For Anjeline, what makes sound a potent medium for her intent is its simultaneity, how “it locks together and transcends the polarities that we typically hold apart through conceptual or rational thinking.” Approaching healing as an event of becoming whole, Anjeline taps into the capacity of sound to heal as it traverses oppositions—being “material and symbolic, mundane and mystical, internal and external, intimate and collective” at once—in order to shape personal and collective subjectivities.
5. Tad Ermitaño
As early as the 1980’s, Tad Ermitaño has been a key and pioneering figure in new media art* in the Philippines and Southeast Asia. Informed by his background in science and philosophy, Tad’s practice is often an exercise in connecting contrasting concepts and technologies—the kind that snowballs into both visceral and metaphysical inquiries.

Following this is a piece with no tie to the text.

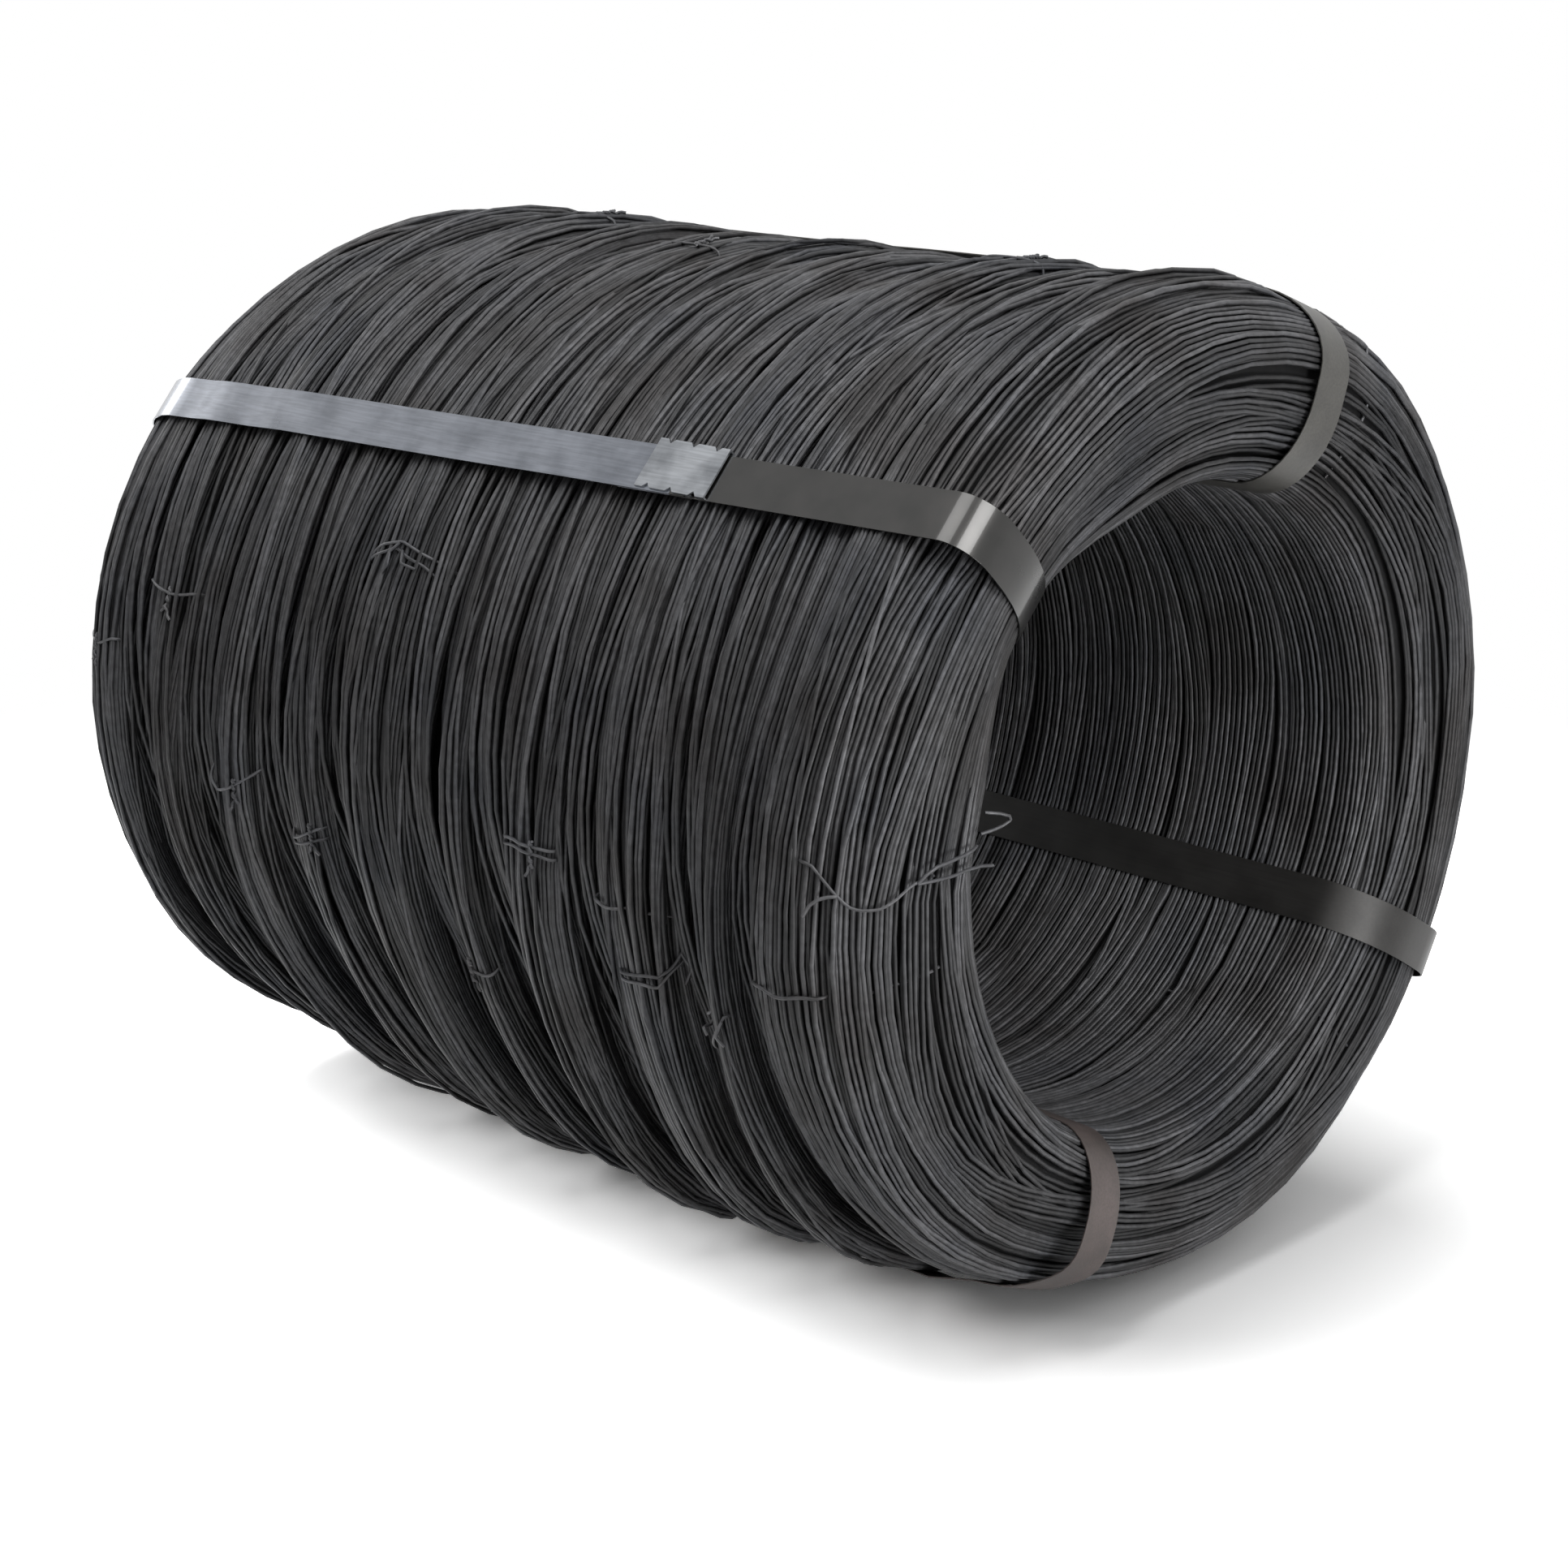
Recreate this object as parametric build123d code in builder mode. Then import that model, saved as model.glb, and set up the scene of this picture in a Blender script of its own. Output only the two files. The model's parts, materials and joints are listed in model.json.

Take, for example, his project Bell. Starting off by relating 60 cycle hum to lightning, fire, bioelectricity, and the nervous systems of cities, Tad explains that Bell’s conceptual lineage expanded into “animism and the interconnectedness of things, and how the idea that technology is the opposite of nature is a mistaken notion.” Sound is “more somatic, physical, and intimate than sight.” And for Tad, it is what makes it a fertile medium for notions such as these that are better felt than intellectually perceived.
If there’s anything to glean from the processes and practices we have explored, perhaps it is that sound is tenacious—in the sense that is determined enough to travel, oscillate, and be heard against the fatal threats of vacuums. Firm enough to carry histories, lives, and cosmic inquiries past mere vibrations of the medium. And with a thriving landscape of sound practice in the Philippines, the tenacity of sound is here to stay.